Basmati rice - 2 cup

Onion - 1

Ginger - ½ Inch

Garlic - 7 cloves

Green chilies - 4 (or to your taste)

Vegetable - potato, carrot, capsicum (bell pepper), green beans, peas (any vegetable you like)

Cashews – 7(soaked for about 15 mins)

Salt – to taste

Turmeric powder – ½ tsp

Curd - ½ cup

Pepper powder – 1 tsp

Cumin powder – 1 tsp

Chillie powder – 2 tsps

To seasoning:

Cloves - 5

Cinnamon – 1 inch piece

Cardamom - 2

Garam masala powder – 1 tsp

Bay leaf – 2

Method:

1. Make a paste out of ginger, garlic, green chillies, curd, cashews and turmeric.

2. Cut the vegetables in cubes.
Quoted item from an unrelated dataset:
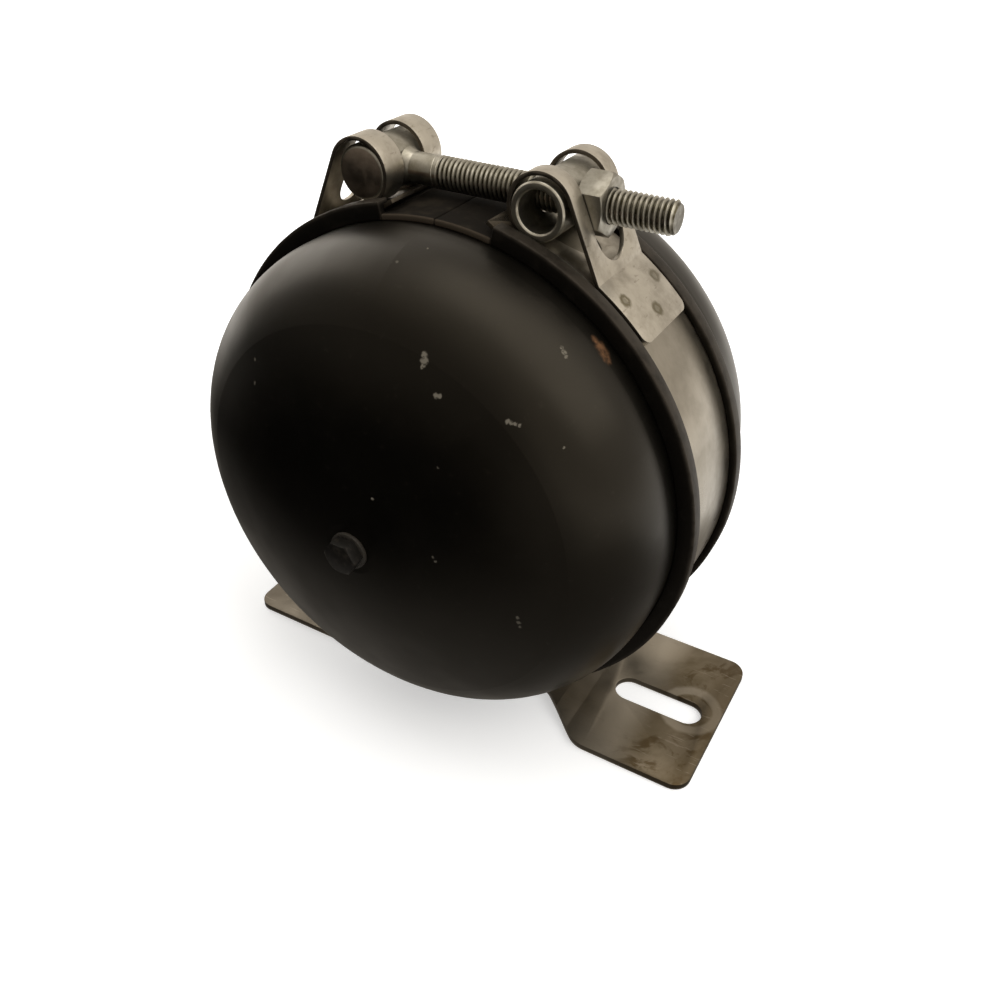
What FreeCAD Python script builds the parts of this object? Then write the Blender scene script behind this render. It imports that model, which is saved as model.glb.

Mix with half of the paste and set aside for ½ hour.

3. Soak the rice for ½ hour.

4. Now in cooker or big pan heat oil add all the seasoning. Once it starts to splatter.

5. Add the onion and sauté for 5 mins or until it becomes golden brown.

6. Now add the remaining paste and mix well. Occasionally stirring.

7. Now add the vegetable mixture and add 1 cup of water and cover with a lid for 10 mins.

8. Now add the salt, chili powder, pepper powder, cumin powder. And let it cook for about 10 more mins.

9. Now drain the excess water from the rice and add the rice slowly.

10. Cover with a tight lid. And cook in med low flame for about 30 mins or until the rice is cooked well.

11. Serve hot with raita and salads.

1 comment:

Anonymous said...

Hey, Cool!!! Thanks for this pulao recipe. Just reading made my mouth water....can't wait to try it out!